6. Die weißrussische Standardsprache verfügt über keine ausgebildete mündliche kolloquiale Form. An ihrer Stelle werden im Alltag auf dem Lande die Dialektsprache, in den Städten das Russische und eine sprachliche Mischform von Weißrussisch und Russisch, die sog. „Trasjanka“ (urspr. ‘Gemenge aus Kurzstroh und Körnern’) verwendet.

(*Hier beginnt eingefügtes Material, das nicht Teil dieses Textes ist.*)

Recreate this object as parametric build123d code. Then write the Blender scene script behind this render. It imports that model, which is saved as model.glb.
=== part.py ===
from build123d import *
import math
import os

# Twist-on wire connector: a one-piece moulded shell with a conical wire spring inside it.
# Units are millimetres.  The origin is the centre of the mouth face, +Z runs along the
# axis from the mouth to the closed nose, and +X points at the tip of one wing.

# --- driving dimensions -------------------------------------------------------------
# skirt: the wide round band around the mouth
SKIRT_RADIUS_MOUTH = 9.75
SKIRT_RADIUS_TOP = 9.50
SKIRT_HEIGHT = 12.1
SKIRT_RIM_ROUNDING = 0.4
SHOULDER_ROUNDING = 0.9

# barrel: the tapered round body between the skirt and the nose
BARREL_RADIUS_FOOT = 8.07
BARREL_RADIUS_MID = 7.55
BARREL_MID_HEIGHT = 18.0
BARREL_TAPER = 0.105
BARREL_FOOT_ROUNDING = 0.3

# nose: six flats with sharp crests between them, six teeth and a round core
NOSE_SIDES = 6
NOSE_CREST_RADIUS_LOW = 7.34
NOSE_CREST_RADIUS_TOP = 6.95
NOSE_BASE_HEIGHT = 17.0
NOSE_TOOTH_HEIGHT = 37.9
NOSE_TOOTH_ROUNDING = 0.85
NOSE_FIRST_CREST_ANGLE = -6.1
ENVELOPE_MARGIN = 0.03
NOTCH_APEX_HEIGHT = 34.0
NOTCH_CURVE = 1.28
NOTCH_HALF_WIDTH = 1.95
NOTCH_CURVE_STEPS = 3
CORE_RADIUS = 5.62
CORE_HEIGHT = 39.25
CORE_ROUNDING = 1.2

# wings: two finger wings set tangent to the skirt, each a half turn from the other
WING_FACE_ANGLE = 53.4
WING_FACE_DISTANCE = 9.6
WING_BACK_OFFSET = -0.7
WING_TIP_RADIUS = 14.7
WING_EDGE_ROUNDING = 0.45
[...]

Die gängige weißrussische Bezeichnung für Sprachkultur ist культура мовы (Kultur der Sprache), mitunter auch моўная культура (sprachliche Kultur). Wesentlich seltener wird культура маўлення, analog zu russisch культура речи, also „Kultur der parole“ gebraucht. Der Bedeutungsumfang von культура мовы stimmt mit dem des russischen Terminus überein: „ein Inventar von Eigenschaften (kommunikativen Qualitäten) der Sprache, die sie zu einem vollkommenen Mittel der Kommunikation machen“, weiterhin „ein Inventar von Fähigkeiten und Kenntnissen des Menschen, die eine bestmögliche Nutzung der Sprache in der Kommunikation gewährleisten“ und schließlich „eine sprachwissenschaftliche Disziplin, die die kommunikativen Qualitäten der Sprache untersucht“. Die dritte Bedeutung entspricht wohl am ehesten dem deutschen Sprachkultivierung bzw. Sprachpflege.